#### Aim
Your answer should consist solely of the lines from the one with "const cloth = clothMaterial(CLOTH_COLOUR, 0.82);" through the one with "obj.matrix_world = Matrix.Identity(4)", copied exactly, endpoints included.

* start Information shown *

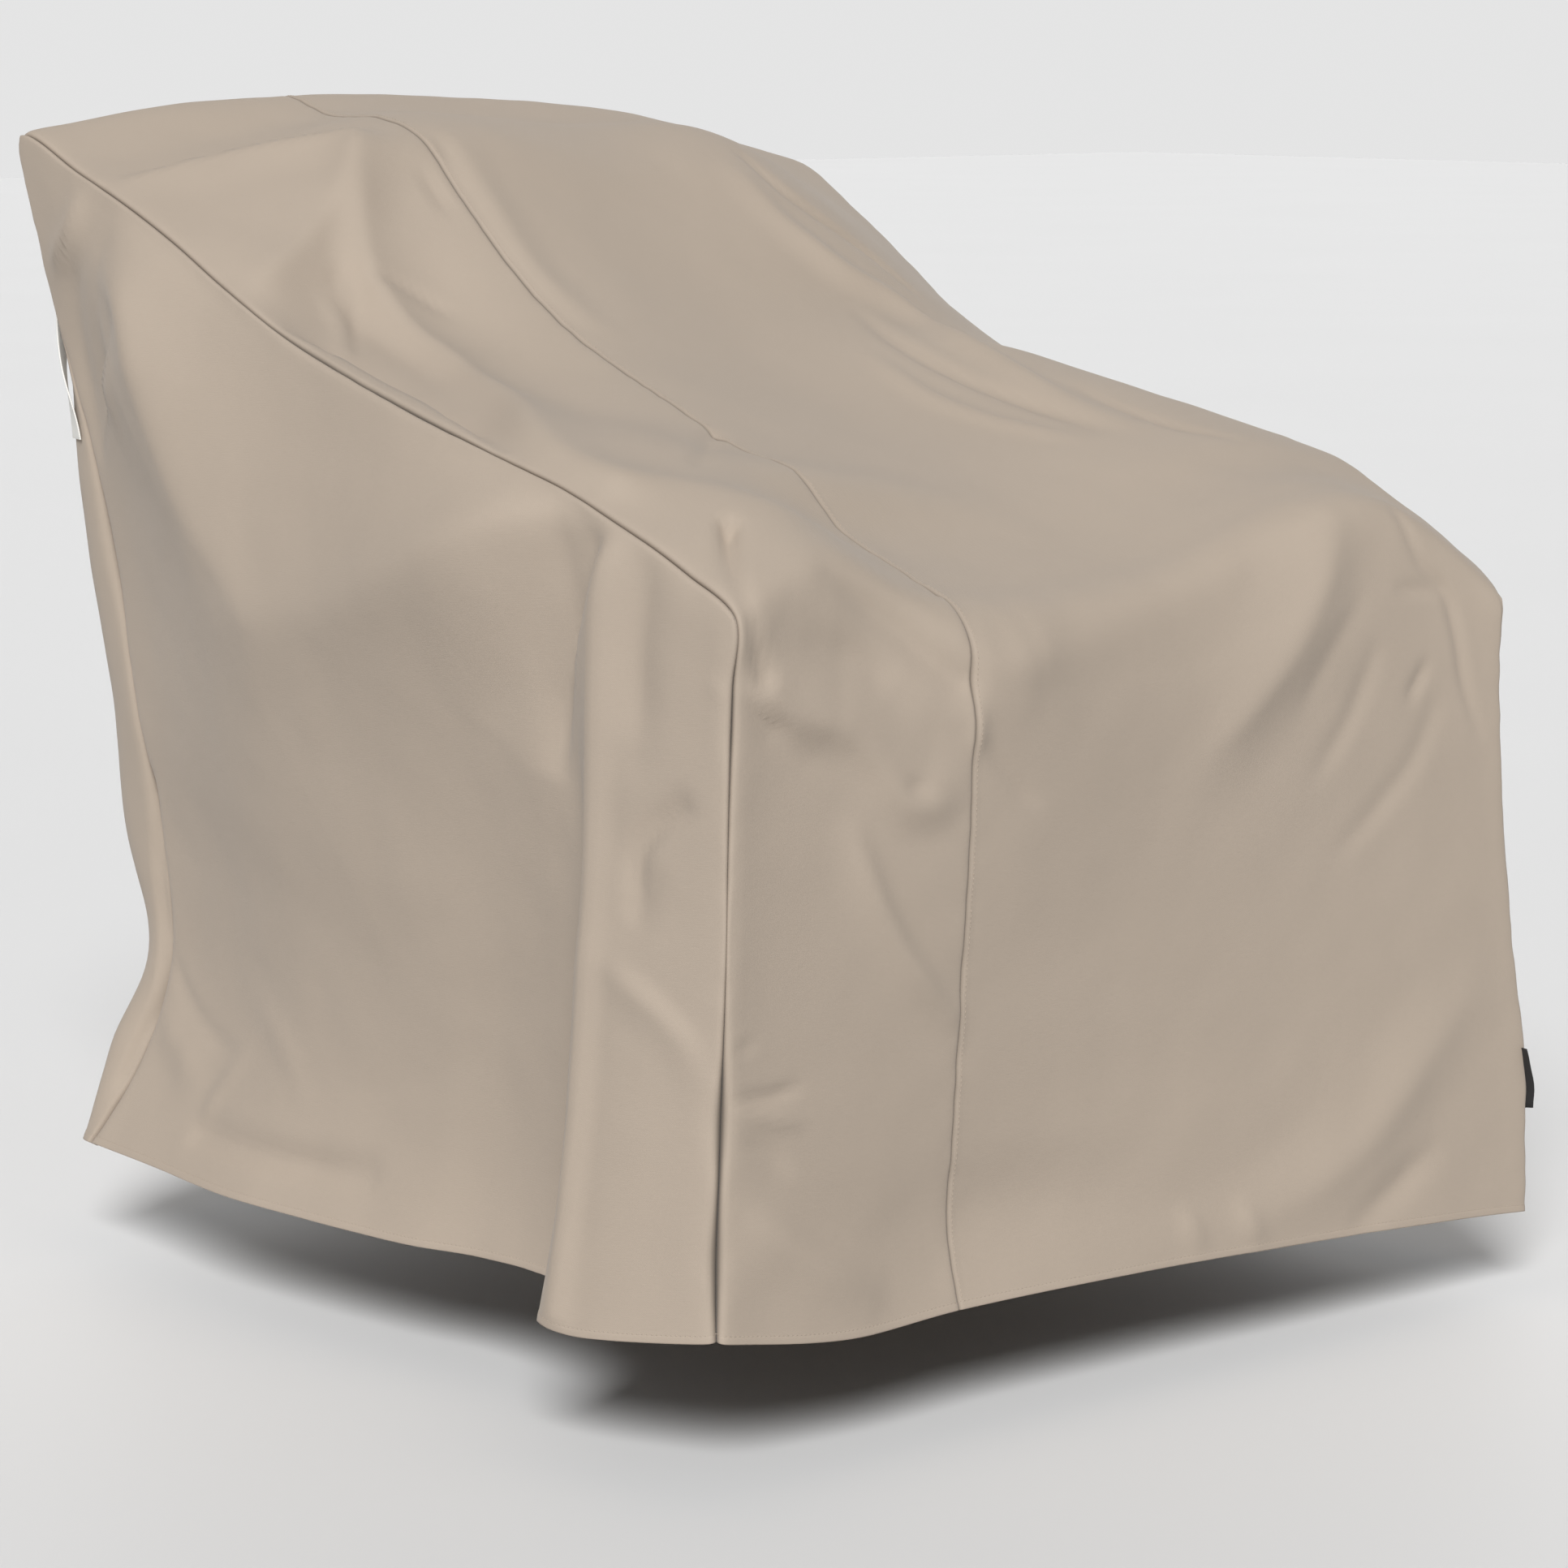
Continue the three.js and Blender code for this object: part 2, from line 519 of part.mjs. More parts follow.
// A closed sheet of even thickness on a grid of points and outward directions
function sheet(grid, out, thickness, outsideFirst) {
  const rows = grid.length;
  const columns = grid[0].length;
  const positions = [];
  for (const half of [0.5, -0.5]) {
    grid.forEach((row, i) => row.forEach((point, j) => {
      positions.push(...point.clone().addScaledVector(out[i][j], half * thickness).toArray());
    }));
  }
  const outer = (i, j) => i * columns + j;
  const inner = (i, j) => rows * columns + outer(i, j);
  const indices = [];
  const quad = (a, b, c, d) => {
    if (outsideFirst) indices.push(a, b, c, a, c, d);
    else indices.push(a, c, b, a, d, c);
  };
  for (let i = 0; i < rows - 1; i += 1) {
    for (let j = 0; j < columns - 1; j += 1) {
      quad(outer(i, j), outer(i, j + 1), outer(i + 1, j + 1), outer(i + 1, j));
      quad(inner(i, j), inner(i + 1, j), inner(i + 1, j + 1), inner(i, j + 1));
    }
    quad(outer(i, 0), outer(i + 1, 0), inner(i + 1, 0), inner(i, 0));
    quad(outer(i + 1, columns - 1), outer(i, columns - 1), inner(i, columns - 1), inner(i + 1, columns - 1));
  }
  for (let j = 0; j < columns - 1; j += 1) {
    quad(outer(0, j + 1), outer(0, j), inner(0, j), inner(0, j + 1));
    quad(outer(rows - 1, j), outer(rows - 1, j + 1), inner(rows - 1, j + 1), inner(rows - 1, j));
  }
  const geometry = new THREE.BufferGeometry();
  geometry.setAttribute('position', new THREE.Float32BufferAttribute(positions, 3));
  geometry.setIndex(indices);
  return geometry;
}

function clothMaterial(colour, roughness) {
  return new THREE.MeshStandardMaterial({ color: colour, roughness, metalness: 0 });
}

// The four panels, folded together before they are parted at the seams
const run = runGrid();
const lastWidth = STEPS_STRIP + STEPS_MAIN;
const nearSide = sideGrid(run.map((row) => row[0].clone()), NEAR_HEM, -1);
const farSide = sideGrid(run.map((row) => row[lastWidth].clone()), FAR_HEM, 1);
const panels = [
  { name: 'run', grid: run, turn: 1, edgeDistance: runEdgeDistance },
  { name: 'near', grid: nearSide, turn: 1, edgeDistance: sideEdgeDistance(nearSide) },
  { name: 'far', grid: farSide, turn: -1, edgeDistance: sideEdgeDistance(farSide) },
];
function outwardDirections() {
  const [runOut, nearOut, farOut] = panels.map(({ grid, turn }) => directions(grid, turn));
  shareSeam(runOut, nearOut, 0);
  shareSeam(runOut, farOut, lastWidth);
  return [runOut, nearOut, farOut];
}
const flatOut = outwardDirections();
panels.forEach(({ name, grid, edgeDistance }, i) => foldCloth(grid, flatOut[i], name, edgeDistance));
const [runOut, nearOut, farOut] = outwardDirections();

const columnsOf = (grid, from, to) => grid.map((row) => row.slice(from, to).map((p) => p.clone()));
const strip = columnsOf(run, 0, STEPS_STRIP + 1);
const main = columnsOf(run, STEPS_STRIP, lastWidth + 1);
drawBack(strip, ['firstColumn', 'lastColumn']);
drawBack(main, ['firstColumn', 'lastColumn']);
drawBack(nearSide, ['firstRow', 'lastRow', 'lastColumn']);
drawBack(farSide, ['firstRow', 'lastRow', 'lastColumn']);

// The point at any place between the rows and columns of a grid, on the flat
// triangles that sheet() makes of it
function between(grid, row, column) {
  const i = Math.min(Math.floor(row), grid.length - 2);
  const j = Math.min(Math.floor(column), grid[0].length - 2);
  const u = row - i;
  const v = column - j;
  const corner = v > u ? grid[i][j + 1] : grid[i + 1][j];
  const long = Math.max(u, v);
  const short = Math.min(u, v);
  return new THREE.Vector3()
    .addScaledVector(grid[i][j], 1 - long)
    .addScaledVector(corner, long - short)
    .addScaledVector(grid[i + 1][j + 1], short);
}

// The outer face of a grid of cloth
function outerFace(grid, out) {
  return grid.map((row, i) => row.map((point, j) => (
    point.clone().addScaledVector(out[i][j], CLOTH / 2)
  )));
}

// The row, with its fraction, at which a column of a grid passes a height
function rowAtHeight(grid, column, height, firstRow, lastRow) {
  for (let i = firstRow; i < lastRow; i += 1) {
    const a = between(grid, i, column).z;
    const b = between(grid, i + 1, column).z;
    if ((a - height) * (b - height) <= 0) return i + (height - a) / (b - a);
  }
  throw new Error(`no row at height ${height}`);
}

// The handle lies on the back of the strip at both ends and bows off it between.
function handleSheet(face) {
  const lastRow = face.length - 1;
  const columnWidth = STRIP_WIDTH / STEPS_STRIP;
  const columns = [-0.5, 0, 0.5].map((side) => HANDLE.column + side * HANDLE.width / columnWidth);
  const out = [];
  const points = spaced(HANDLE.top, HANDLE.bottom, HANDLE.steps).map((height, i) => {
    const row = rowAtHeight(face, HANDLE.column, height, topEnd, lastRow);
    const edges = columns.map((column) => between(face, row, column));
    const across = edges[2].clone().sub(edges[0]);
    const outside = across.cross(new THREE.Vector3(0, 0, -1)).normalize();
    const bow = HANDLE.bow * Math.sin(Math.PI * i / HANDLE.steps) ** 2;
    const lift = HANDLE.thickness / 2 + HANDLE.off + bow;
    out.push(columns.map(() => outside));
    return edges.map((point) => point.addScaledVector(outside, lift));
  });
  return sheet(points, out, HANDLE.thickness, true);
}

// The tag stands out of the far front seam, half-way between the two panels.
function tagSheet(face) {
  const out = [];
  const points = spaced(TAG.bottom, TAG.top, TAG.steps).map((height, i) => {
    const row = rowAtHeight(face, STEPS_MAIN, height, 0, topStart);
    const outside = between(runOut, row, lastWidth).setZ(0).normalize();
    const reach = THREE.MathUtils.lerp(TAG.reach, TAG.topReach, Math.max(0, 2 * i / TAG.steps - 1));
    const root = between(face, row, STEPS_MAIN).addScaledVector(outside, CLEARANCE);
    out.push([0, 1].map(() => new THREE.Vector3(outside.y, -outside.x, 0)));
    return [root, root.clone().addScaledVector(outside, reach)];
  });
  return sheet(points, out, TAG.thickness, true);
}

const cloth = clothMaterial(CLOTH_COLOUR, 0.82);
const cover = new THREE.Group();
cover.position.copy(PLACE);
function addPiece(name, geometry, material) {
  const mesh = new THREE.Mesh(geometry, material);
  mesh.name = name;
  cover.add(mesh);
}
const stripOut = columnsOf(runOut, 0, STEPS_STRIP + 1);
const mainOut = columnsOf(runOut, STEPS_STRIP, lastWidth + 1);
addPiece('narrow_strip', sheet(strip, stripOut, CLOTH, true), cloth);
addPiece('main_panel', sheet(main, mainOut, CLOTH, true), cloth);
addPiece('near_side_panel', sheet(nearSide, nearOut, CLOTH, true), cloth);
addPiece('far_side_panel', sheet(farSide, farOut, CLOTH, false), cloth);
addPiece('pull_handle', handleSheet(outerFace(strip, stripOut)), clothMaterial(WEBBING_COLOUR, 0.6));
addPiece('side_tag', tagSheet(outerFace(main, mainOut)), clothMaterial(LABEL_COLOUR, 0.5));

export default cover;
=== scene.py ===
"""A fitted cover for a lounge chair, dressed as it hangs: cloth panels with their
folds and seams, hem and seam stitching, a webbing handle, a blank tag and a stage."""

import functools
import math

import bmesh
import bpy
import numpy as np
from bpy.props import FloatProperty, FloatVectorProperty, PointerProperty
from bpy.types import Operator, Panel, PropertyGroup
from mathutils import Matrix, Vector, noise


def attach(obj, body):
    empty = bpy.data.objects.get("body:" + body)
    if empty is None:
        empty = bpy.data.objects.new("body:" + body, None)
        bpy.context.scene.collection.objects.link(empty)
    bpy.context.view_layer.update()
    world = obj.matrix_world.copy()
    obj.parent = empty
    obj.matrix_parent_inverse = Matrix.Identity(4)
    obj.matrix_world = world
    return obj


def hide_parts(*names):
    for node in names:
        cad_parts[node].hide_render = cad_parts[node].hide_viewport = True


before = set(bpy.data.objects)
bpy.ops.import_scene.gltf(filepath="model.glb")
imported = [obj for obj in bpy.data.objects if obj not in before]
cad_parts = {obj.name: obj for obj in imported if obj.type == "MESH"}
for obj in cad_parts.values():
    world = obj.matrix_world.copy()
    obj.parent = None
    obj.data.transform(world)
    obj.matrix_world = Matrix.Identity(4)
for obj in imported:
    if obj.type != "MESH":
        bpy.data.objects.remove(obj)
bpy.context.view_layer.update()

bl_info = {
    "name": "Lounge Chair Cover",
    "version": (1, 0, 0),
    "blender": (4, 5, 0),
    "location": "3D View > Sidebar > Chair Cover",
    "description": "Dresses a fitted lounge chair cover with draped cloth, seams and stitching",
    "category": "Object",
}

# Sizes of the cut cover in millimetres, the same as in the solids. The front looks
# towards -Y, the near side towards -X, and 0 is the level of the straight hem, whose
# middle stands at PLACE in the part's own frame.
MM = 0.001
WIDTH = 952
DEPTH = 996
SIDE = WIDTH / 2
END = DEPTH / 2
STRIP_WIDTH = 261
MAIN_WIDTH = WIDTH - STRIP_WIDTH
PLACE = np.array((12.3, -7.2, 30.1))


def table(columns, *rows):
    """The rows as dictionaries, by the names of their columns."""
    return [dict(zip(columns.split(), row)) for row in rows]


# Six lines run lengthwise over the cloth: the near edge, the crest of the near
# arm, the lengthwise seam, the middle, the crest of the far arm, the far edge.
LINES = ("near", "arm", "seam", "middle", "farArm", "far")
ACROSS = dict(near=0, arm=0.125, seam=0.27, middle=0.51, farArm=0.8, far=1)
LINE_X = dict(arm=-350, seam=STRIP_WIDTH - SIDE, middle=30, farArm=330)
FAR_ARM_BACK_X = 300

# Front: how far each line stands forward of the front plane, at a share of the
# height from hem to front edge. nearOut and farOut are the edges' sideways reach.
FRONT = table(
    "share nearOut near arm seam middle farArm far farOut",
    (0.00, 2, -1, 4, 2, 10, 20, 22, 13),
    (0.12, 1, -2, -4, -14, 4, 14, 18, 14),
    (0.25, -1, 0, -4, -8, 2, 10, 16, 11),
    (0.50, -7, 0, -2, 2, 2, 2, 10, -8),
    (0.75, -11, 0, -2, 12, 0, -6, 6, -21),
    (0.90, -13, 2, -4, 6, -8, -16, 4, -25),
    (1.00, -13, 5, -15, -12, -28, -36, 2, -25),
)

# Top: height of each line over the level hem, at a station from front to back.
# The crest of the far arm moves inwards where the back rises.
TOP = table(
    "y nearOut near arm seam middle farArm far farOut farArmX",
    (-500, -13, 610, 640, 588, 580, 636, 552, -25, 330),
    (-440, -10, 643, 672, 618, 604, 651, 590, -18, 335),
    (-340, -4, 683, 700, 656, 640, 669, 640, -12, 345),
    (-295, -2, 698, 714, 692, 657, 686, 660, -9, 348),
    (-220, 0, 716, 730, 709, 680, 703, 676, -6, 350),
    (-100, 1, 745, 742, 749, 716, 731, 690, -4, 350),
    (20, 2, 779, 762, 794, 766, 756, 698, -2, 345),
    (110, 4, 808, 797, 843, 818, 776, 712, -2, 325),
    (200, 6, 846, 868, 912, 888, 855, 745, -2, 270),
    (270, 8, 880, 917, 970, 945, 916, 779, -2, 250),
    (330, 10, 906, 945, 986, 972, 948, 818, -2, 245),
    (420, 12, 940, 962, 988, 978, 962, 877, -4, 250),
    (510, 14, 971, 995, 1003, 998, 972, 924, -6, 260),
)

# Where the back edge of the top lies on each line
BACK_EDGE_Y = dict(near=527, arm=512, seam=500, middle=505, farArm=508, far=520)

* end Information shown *

#### Solved problem
const cloth = clothMaterial(CLOTH_COLOUR, 0.82);
const cover = new THREE.Group();
cover.position.copy(PLACE);
function addPiece(name, geometry, material) {
  const mesh = new THREE.Mesh(geometry, material);
  mesh.name = name;
  cover.add(mesh);
}
const stripOut = columnsOf(runOut, 0, STEPS_STRIP + 1);
const mainOut = columnsOf(runOut, STEPS_STRIP, lastWidth + 1);
addPiece('narrow_strip', sheet(strip, stripOut, CLOTH, true), cloth);
addPiece('main_panel', sheet(main, mainOut, CLOTH, true), cloth);
addPiece('near_side_panel', sheet(nearSide, nearOut, CLOTH, true), cloth);
addPiece('far_side_panel', sheet(farSide, farOut, CLOTH, false), cloth);
addPiece('pull_handle', handleSheet(outerFace(strip, stripOut)), clothMaterial(WEBBING_COLOUR, 0.6));
addPiece('side_tag', tagSheet(outerFace(main, mainOut)), clothMaterial(LABEL_COLOUR, 0.5));

export default cover;
=== scene.py ===
"""A fitted cover for a lounge chair, dressed as it hangs: cloth panels with their
folds and seams, hem and seam stitching, a webbing handle, a blank tag and a stage."""

import functools
import math

import bmesh
import bpy
import numpy as np
from bpy.props import FloatProperty, FloatVectorProperty, PointerProperty
from bpy.types import Operator, Panel, PropertyGroup
from mathutils import Matrix, Vector, noise


def attach(obj, body):
    empty = bpy.data.objects.get("body:" + body)
    if empty is None:
        empty = bpy.data.objects.new("body:" + body, None)
        bpy.context.scene.collection.objects.link(empty)
    bpy.context.view_layer.update()
    world = obj.matrix_world.copy()
    obj.parent = empty
    obj.matrix_parent_inverse = Matrix.Identity(4)
    obj.matrix_world = world
    return obj


def hide_parts(*names):
    for node in names:
        cad_parts[node].hide_render = cad_parts[node].hide_viewport = True


before = set(bpy.data.objects)
bpy.ops.import_scene.gltf(filepath="model.glb")
imported = [obj for obj in bpy.data.objects if obj not in before]
cad_parts = {obj.name: obj for obj in imported if obj.type == "MESH"}
for obj in cad_parts.values():
    world = obj.matrix_world.copy()
    obj.parent = None
    obj.data.transform(world)
    obj.matrix_world = Matrix.Identity(4)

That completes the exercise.